Beverley Minster

The Art of Sitting Down.

Being a chorister has the advantage that in cold churches one is able to wear thick clothing under the robes designed to retain heat. There are times during protracted services when one longs to sit down though. A misericord is just what is needed. That is not an example of poor harmony by the choir! It is a small ledge on the underside of a folding seat which supports a person in a standing position: a kind of sitting down whilst standing up.

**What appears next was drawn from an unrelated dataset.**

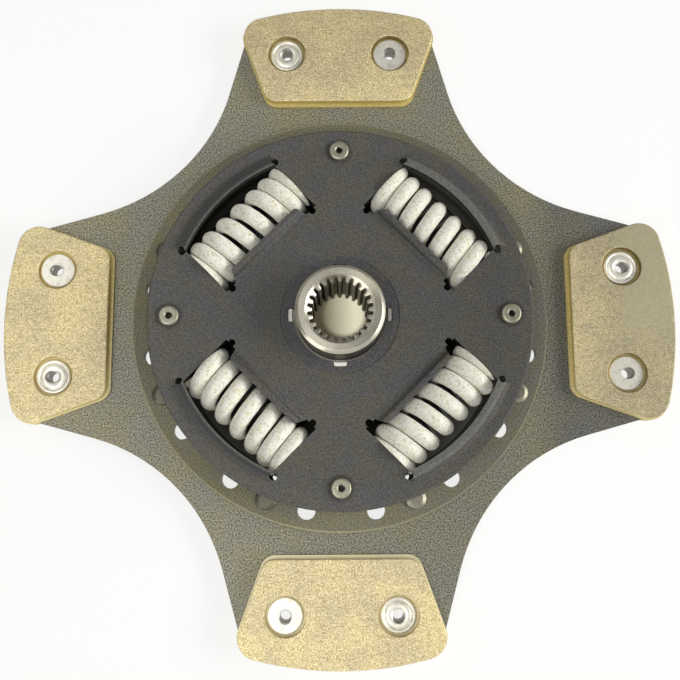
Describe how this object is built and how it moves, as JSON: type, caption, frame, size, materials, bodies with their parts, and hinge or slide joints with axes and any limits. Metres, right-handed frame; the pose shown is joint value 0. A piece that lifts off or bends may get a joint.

Beverley Minster has 68 such 'mercy seats' as they are known. They are works of art in their own right depicting a wide variety of scenes. One of the most prominent is the familiar figure of a fox, holding a rosary (indicating he is a Dominican friar) preaching to a bunch of silly geese (the congregation). Another scene shows the geese hanging the fox.

The Minster is regarded as one of the most beautiful Gothic buildings in Europe and it contains some fine artwork. In the nave the curved tracery and elaborate carvings on the label-stops and columns are outstanding. The Percy Tomb canopy is a unique example of intricate carving. Also famous are the minstrel carvings. There are over 70 of them, in wood and stone, from the medieval period depicting about 20 different instruments. This is believed to be the largest collection in the world and reflects the importance of Beverley as a centre of music in the North of England.


There seems to have been a Guild of Musicians at Beverley as early as 1380. It is the second recorded place of Waits - a name for a Guild of Town Pipers - the first being in Westminster. To me, it is remarkable that this history is so alive. Beverley has an Early Music Festival every year. This year it is between 24th and 27th May. There is a Chamber Music Festival, a Folk Festival, and a newly formed New Paths Music Festival. Nearby York, in close association with Beverley, is the seat of the National Centre for Early Music.


There is another distinctive example of a seat in the Minster: a Frith Stool. Dating back to Anglo Saxon times it is a seat of protected sanctuary. It was used by refugees seeking safety.

Perhaps the fox should have developed The Art of Sitting Down upon it?